What's probably happening is that the URL arrives from the client with encoded ampersands. The RewriteRule un-encodes these and compares to your [^&]&[^&] pattern, which matches. So the ampersands are replaced with %26. If any rewrite is executed in .htaccess, mod_rewrite restarts, in order to check, for example, if the new URL is subject to any access restrictions or further rewriting. So now the RewriteRule un-encodes the %26 tokens to ampersands, replaces them, and the whole thing repeats until the server gives up -- again, check your error log.
So the problem is that what you want to do --replace %26 with %26-- makes no sense, and the server is trying to do it anyway.
Additionally, your URLs with embedded ampersands violate the best-practices recommendations in RFC2396 [faqs.org], and I would consider moving away from that approach and sticking to Web conventions. An ampersand is a "reserved character" according to the spec, and its use is restricted. Use a-z, A-Z, 0-9, -, _, and "." in URLs, and nothing else. This will reduce the "URL complications" in your life, and lead to inner peace and joy. ;)
Note that query strings are not part of a URL. They are data attached to a URL, to be passed to the resource at that URL. If the above did not make sense, re-read with that concept in mind; I was addressing only the URL itself, and not the attached query string. Query strings are allowed to use additional characters not allowed in URLs.
Jim
"What's probably happening is that the URL arrives from the client with encoded ampersands. The RewriteRule un-encodes these and compares to your [^&]&[^&] pattern, which matches. So the ampersands are replaced with %26. If any rewrite is executed in .htaccess, mod_rewrite restarts, in order to check, for example, if the new URL is subject to any access restrictions or further rewriting. So now the RewriteRule un-encodes the %26 tokens to ampersands, replaces them, and the whole thing repeats until the server gives up -- again, check your error log."
if this is the case I don't see why the set of rules for page_name fixes the problem as surely the same thing should happen? It's only when I try to change it on a cat_name (cat_name/page_name.html) that it causes an error. I can't find anything in the error logs relating to this either, only other errors I've had whilst trying stuff out.
"Additionally, your URLs with embedded ampersands violate the best-practices recommendations in RFC2396, and I would consider moving away from that approach and sticking to Web conventions. An ampersand is a "reserved character" according to the spec, and its use is restricted. Use a-z, A-Z, 0-9, -, _, and "." in URLs, and nothing else. This will reduce the "URL complications" in your life, and lead to inner peace and joy. ;)"

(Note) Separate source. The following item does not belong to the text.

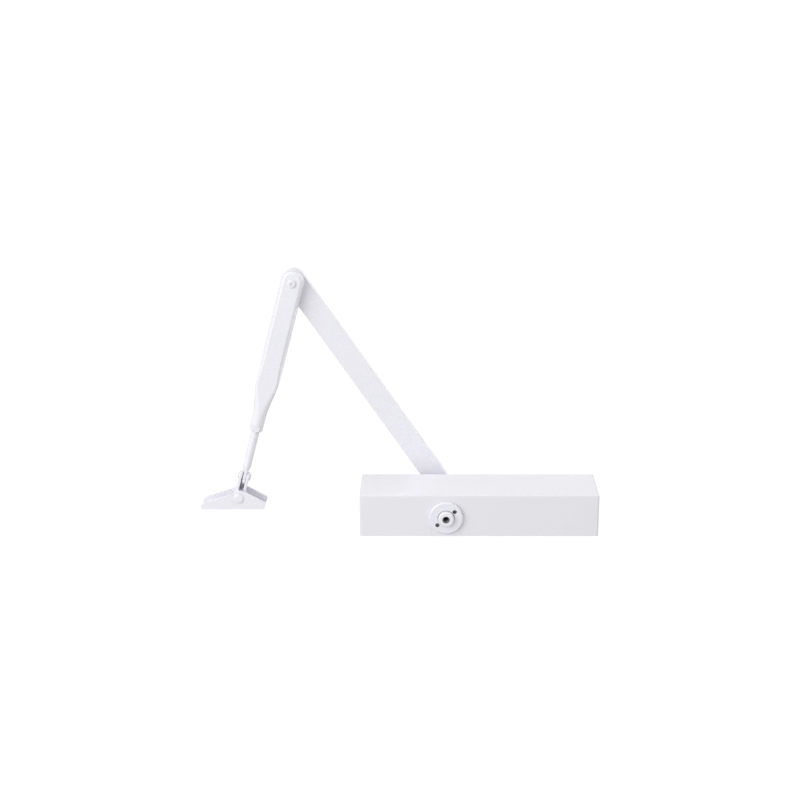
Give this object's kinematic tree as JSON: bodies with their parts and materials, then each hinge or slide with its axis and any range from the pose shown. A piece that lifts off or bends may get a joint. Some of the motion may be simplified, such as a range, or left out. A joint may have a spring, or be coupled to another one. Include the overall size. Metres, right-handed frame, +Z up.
{
  "type": "overhead door closer",
  "caption": "Surface-mounted rack-and-pinion overhead door closer: rectangular cover over a cast body, flat main arm, adjustable forearm and pivoting shoe bracket.",
  "frame": {"origin": "middle of the body's four fixing holes, on the back face that lies on the door", "axes": "+Z up the pinion shaft towards the arm, +Y into the door, +X along the body away from the shaft"},
  "size_m": [0.4094, 0.2591, 0.0975],
  "materials": {
    "white_cover": "gloss white moulding",
    "white_paint": "gloss white powder coat",
    "white_casting": "aluminium die casting under gloss white powder coat",
    "steel": "machined steel",
    "spring_steel": "oiled dark spring steel",
    "zinc": "zinc plated",
    "brass": "turned",
    "rubber": "matte",
    "nylon": "natural nylon"
  },
  "bodies": {
    "closer_body": {"cover": "white_cover", "cover_clips": "spring_steel", "clip_screws": "zinc", "housing": "white_casting", "end_plug_left": "steel", "end_plug_right": "steel", "end_plug_seals": "rubber", "bearing_cap_lower": "white_paint", "bearing_cap_upper": "white_paint", "bearing_cap_gaskets": "rubber", "shaft_seals": "rubber", "bearing_cups": "steel", "adjusting_screw_seal": "rubber", "valve_seals": "rubber", "gallery_plugs": "steel"},
    "main_arm": {"pinion_shaft": "white_paint", "main_arm": "white_paint", "arm_washer": "zinc", "arm_screw": "zinc", "elbow_bush": "zinc", "elbow_screw": "white_paint"},
    "needle_cages": {"needle_cages": "steel"},
    "piston": {"piston": "steel", "check_valve_retainer": "brass", "main_spring": "spring_steel"},
    "check_ball": {"check_valve_ball": "steel"},
    "spring_adjuster": {"adjusting_screw": "steel"},
    "spring_plate": {"spring_plate": "steel"},
    "closing_valve": {"closing_valve": "brass"},
    "latching_valve": {"latching_valve": "brass"},
    "backcheck_valve": {"backcheck_valve": "brass"},
    "forearm": {"forearm": "white_paint", "elbow_washer": "nylon", "neck_insert": "brass", "lock_nut": "white_paint"},
    "rod": {"adjusting_rod": "white_paint"},
    "knuckle": {"knuckle": "white_paint", "cross_pin": "white_paint"},
    "shoe": {"shoe_bracket": "white_paint", "pivot_pin": "white_paint", "pivot_washers": "nylon"}
  },
  "joints": [
    {"name": "shaft_turn", "type": "hinge", "parent": "closer_body", "child": "main_arm", "pos_m": [-0.0333, -0.0206, 0], "axis": [0, 0, 1], "range_deg": [-145, 35]},
    {"name": "cage_roll", "type": "hinge", "parent": "closer_body", "child": "needle_cages", "pos_m": [-0.0333, -0.0206, 0.02], "axis": [0, 0, 1], "range_deg": [-61.2, 14.8]},
    {"name": "piston_slide", "type": "slide", "parent": "closer_body", "child": "piston", "axis": [1, 0, 0], "range_m": [-0.0056, 0.0229], "deforming": ["main_spring"]},
    {"name": "check_ball_lift", "type": "slide", "parent": "piston", "child": "check_ball", "axis": [-1, 0, 0], "range_m": [0, 0.0024]},
    {"name": "spring_adjust", "type": "hinge", "parent": "closer_body", "child": "spring_adjuster", "pos_m": [0.09, -0.0206, 0], "axis": [1, 0, 0], "range_deg": [0, 2170]},
    {"name": "spring_plate_slide", "type": "slide", "parent": "closer_body", "child": "spring_plate", "axis": [-1, 0, 0], "range_m": [0, 0.009], "deforming": ["main_spring"]},
    {"name": "closing_speed", "type": "hinge", "parent": "closer_body", "child": "closing_valve", "pos_m": [-0.097, -0.0356, 0.0145], "axis": [1, 0, 0], "range_deg": [-360, 360]},
    {"name": "latching_speed", "type": "hinge", "parent": "closer_body", "child": "latching_valve", "pos_m": [-0.097, -0.0356, -0.0145], "axis": [1, 0, 0], "range_deg": [-360, 360]},
    {"name": "backcheck", "type": "hinge", "parent": "closer_body", "child": "backcheck_valve", "pos_m": [0.097, -0.0356, -0.0145], "axis": [1, 0, 0], "range_deg": [-360, 360]},
    {"name": "elbow", "type": "hinge", "parent": "main_arm", "child": "forearm", "pos_m": [-0.18703, -0.24681, 0.036], "axis": [0, 0, 1], "range_deg": [-17, 120]},
    {"name": "arm_length", "type": "slide", "parent": "forearm", "child": "rod", "axis": [-0.2622, 0.965, 0], "range_m": [-0.012, 0.02]},
    {"name": "knuckle_tilt", "type": "hinge", "parent": "rod", "child": "knuckle", "pos_m": [-0.2434, -0.03933, 0.0362], "axis": [-0.965, -0.2622, 0], "range_deg": [-8, 8]},
    {"name": "shoe_swivel", "type": "hinge", "parent": "knuckle", "child": "shoe", "pos_m": [-0.24927, -0.01771, 0.0362], "axis": [0, 0, 1], "range_deg": [-59, 90]}
  ],
  "couplings": [
    {"joint": "piston_slide", "follows": "shaft_turn", "m_per_rad": -0.009},
    {"joint": "cage_roll", "follows": "shaft_turn", "ratio": 0.4211},
    {"joint": "spring_adjust", "follows": "spring_plate_slide", "rad_per_m": 4188.8}
  ]
}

This definitely does make sense though. I was looking for a quick fix, but maybe I should go back and look at this. Only problem is, if I don't have ampersands I'll end up with duplicate urls for 'bob&smith' and 'bob smith' if I happened to have 2 pages named similarly like this. Unlikely, but I don't like to leave these things to chance. I could ban ampersands from page and category names altogether but they're very popular for short names so this is certainly not preferable.
# Rewrite to fix multiply-encoded ampersands in URLs
#
# Three ampersands
RewriteRule ^([^&]+)&([^&]+)&([^&]+)&([^&.]+)\.html$ $1\%26$2\%26$3\%26$4.html [NE,S=2]
#
# Two ampersands
RewriteRule ^([^&]+)&([^&]+)&([^&.]+)\.html$ $1\%26$2\%26$3.html [NE,S=1]
#
# One ampersand
RewriteRule ^([^&]+)&([^&.]+)\.html$ $1\%26$2.html [NE]
#
# Now rewrite to index.php script
#
# Rewrite to index.php script with category
RewriteRule ^([^/]+)/([^/.]+)\.html$ index.php?cat_name=$1&page_name=$2 [L]
#
# Rewrite to index.php script without category
RewriteRule ^([^/.]+)\.html$ index.php?page_name=$1 [L]
Jim
I might go with your first suggestion and remove all reserved chars from the url and modify the search to the database. I can't think of any occasions where I'd have got duplicate urls in the past so would be pretty safe.
I'll see if your modified htaccess code works too cos I can use that in unusual cases where duplicate urls would be an issue.